§ What is being asked:
Write out all of the data without omission, exactly as shown.

◇ ◇ ◇ ◇ ◇

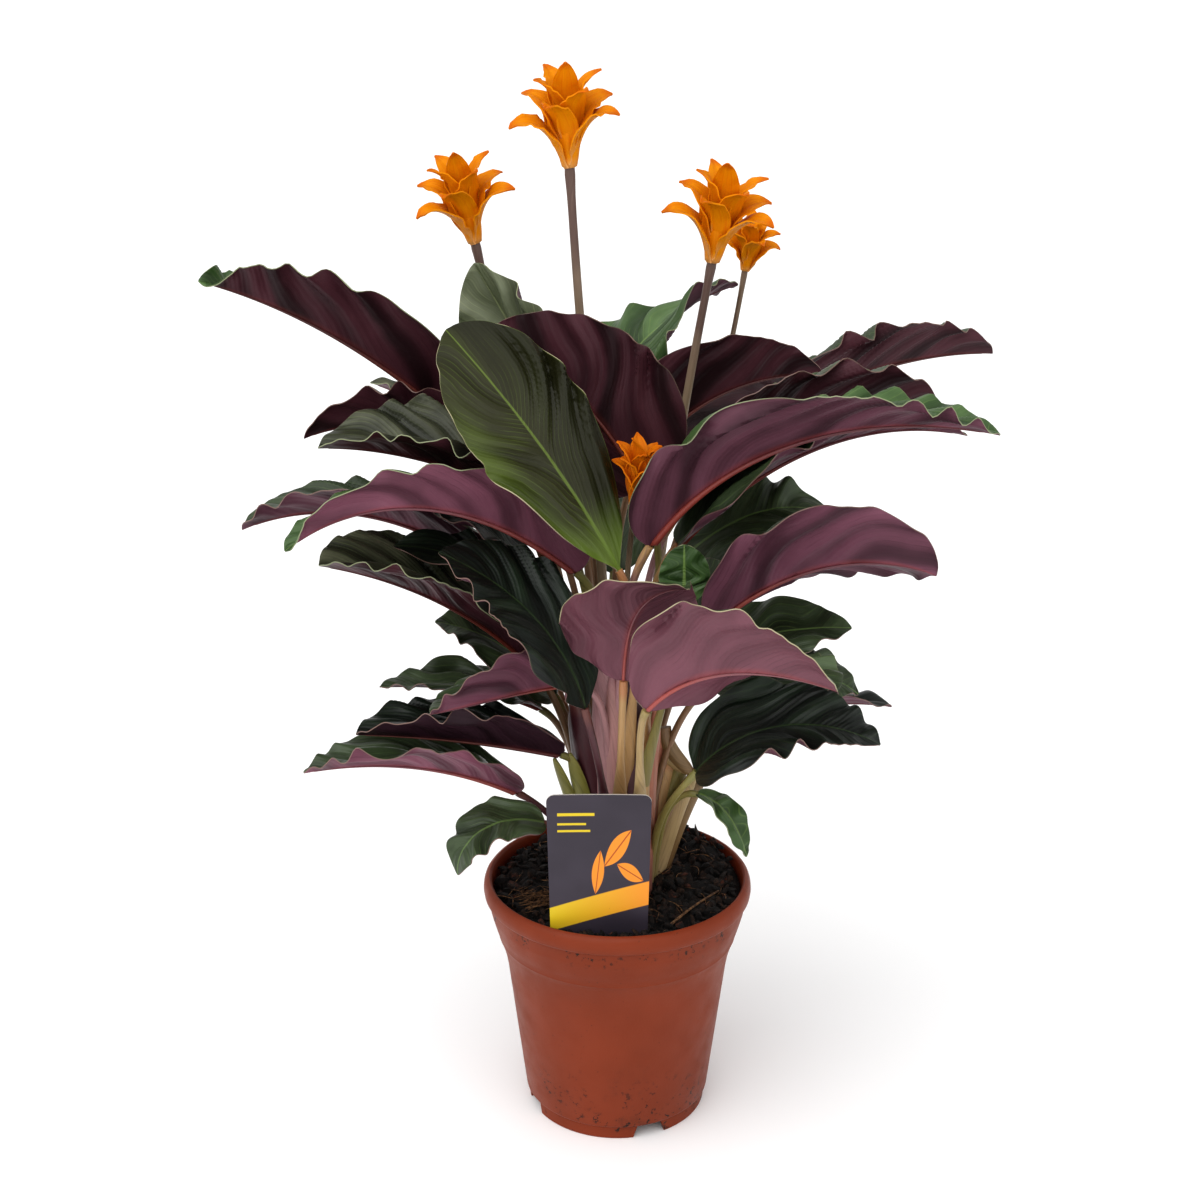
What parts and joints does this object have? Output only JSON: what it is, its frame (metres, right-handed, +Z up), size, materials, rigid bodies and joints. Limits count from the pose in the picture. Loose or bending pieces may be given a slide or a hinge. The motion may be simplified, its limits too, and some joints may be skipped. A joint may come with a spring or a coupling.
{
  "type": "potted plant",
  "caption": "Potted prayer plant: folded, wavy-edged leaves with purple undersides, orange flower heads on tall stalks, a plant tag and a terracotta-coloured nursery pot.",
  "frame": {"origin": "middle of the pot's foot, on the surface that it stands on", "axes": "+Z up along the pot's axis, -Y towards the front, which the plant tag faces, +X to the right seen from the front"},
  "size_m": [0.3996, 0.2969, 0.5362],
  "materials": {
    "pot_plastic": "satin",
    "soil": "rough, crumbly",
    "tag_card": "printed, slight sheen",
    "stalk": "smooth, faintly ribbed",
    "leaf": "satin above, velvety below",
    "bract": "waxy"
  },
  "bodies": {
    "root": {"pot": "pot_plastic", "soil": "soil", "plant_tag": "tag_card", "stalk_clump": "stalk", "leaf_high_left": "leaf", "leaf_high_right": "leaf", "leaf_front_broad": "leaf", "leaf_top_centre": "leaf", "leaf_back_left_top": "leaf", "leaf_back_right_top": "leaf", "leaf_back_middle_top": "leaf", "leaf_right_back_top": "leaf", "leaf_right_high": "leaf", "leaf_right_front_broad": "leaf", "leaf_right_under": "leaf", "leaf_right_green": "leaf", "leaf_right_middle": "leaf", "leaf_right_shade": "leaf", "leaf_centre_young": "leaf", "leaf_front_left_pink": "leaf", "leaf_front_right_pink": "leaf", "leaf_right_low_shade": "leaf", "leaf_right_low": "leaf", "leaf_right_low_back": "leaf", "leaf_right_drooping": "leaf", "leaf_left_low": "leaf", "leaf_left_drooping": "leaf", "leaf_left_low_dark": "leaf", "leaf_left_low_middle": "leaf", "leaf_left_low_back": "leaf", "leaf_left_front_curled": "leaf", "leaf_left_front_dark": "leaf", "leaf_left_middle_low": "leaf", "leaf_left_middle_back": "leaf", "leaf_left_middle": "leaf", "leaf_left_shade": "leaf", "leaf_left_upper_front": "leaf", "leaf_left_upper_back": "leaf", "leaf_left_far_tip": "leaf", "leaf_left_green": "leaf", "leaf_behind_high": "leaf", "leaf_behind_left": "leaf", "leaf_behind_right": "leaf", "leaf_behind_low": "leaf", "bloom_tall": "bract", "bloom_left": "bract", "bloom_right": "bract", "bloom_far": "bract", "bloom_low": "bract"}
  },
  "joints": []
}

◇ ◇ ◇ ◇ ◇

§ Final result:
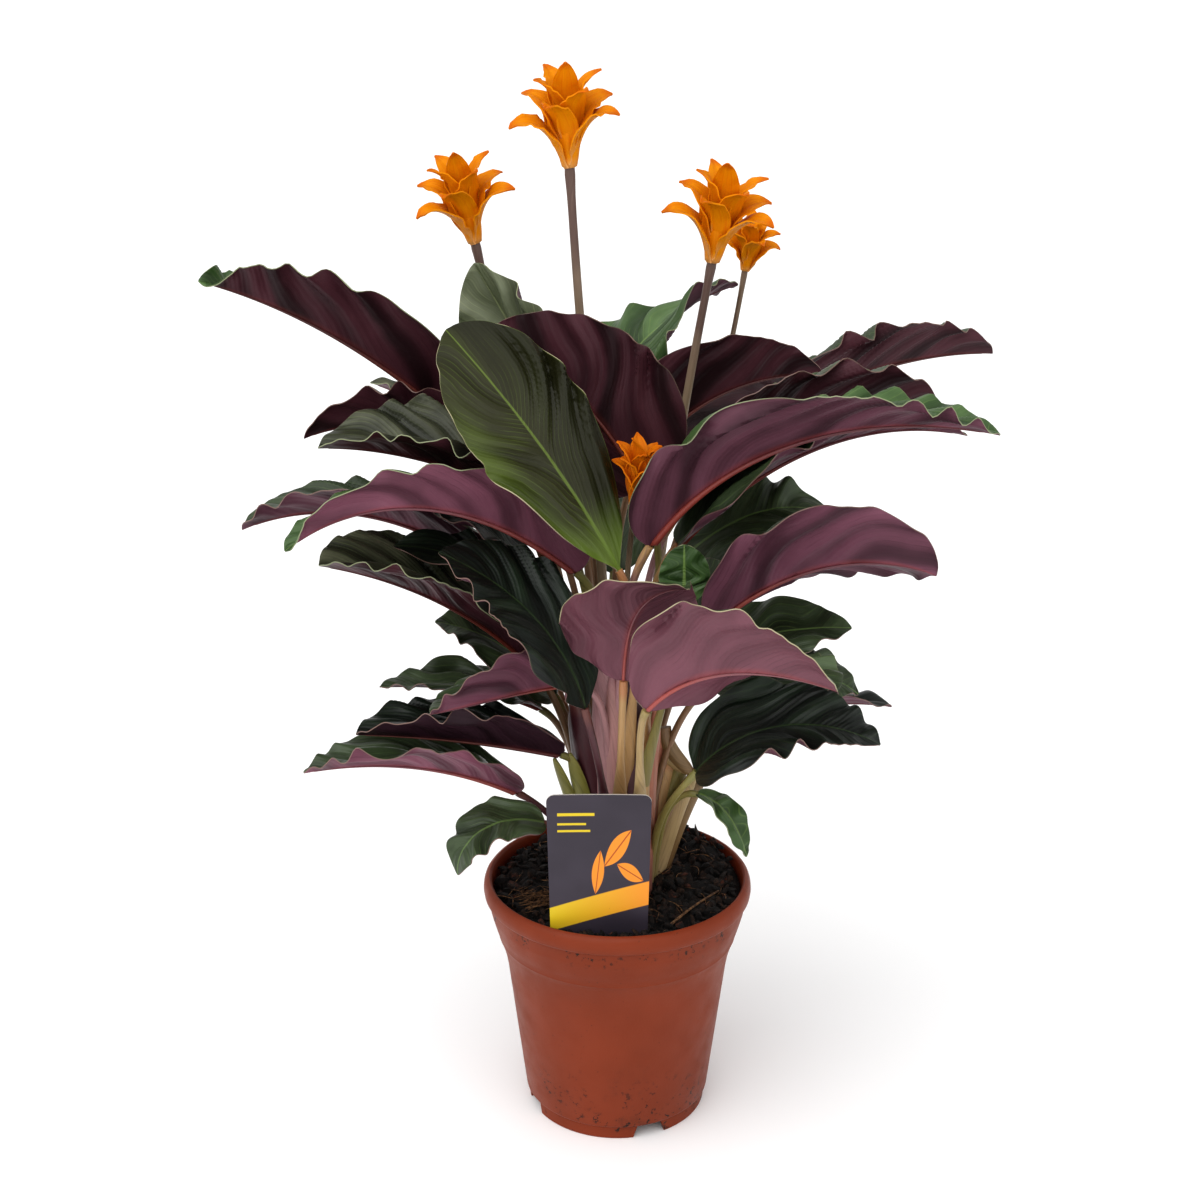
What parts and joints does this object have? Output only JSON: what it is, its frame (metres, right-handed, +Z up), size, materials, rigid bodies and joints. Limits count from the pose in the picture. Loose or bending pieces may be given a slide or a hinge. The motion may be simplified, its limits too, and some joints may be skipped. A joint may come with a spring or a coupling.
{
  "type": "potted plant",
  "caption": "Potted prayer plant: folded, wavy-edged leaves with purple undersides, orange flower heads on tall stalks, a plant tag and a terracotta-coloured nursery pot.",
  "frame": {"origin": "middle of the pot's foot, on the surface that it stands on", "axes": "+Z up along the pot's axis, -Y towards the front, which the plant tag faces, +X to the right seen from the front"},
  "size_m": [0.3996, 0.2969, 0.5362],
  "materials": {
    "pot_plastic": "satin",
    "soil": "rough, crumbly",
    "tag_card": "printed, slight sheen",
    "stalk": "smooth, faintly ribbed",
    "leaf": "satin above, velvety below",
    "bract": "waxy"
  },
  "bodies": {
    "root": {"pot": "pot_plastic", "soil": "soil", "plant_tag": "tag_card", "stalk_clump": "stalk", "leaf_high_left": "leaf", "leaf_high_right": "leaf", "leaf_front_broad": "leaf", "leaf_top_centre": "leaf", "leaf_back_left_top": "leaf", "leaf_back_right_top": "leaf", "leaf_back_middle_top": "leaf", "leaf_right_back_top": "leaf", "leaf_right_high": "leaf", "leaf_right_front_broad": "leaf", "leaf_right_under": "leaf", "leaf_right_green": "leaf", "leaf_right_middle": "leaf", "leaf_right_shade": "leaf", "leaf_centre_young": "leaf", "leaf_front_left_pink": "leaf", "leaf_front_right_pink": "leaf", "leaf_right_low_shade": "leaf", "leaf_right_low": "leaf", "leaf_right_low_back": "leaf", "leaf_right_drooping": "leaf", "leaf_left_low": "leaf", "leaf_left_drooping": "leaf", "leaf_left_low_dark": "leaf", "leaf_left_low_middle": "leaf", "leaf_left_low_back": "leaf", "leaf_left_front_curled": "leaf", "leaf_left_front_dark": "leaf", "leaf_left_middle_low": "leaf", "leaf_left_middle_back": "leaf", "leaf_left_middle": "leaf", "leaf_left_shade": "leaf", "leaf_left_upper_front": "leaf", "leaf_left_upper_back": "leaf", "leaf_left_far_tip": "leaf", "leaf_left_green": "leaf", "leaf_behind_high": "leaf", "leaf_behind_left": "leaf", "leaf_behind_right": "leaf", "leaf_behind_low": "leaf", "bloom_tall": "bract", "bloom_left": "bract", "bloom_right": "bract", "bloom_far": "bract", "bloom_low": "bract"}
  },
  "joints": []
}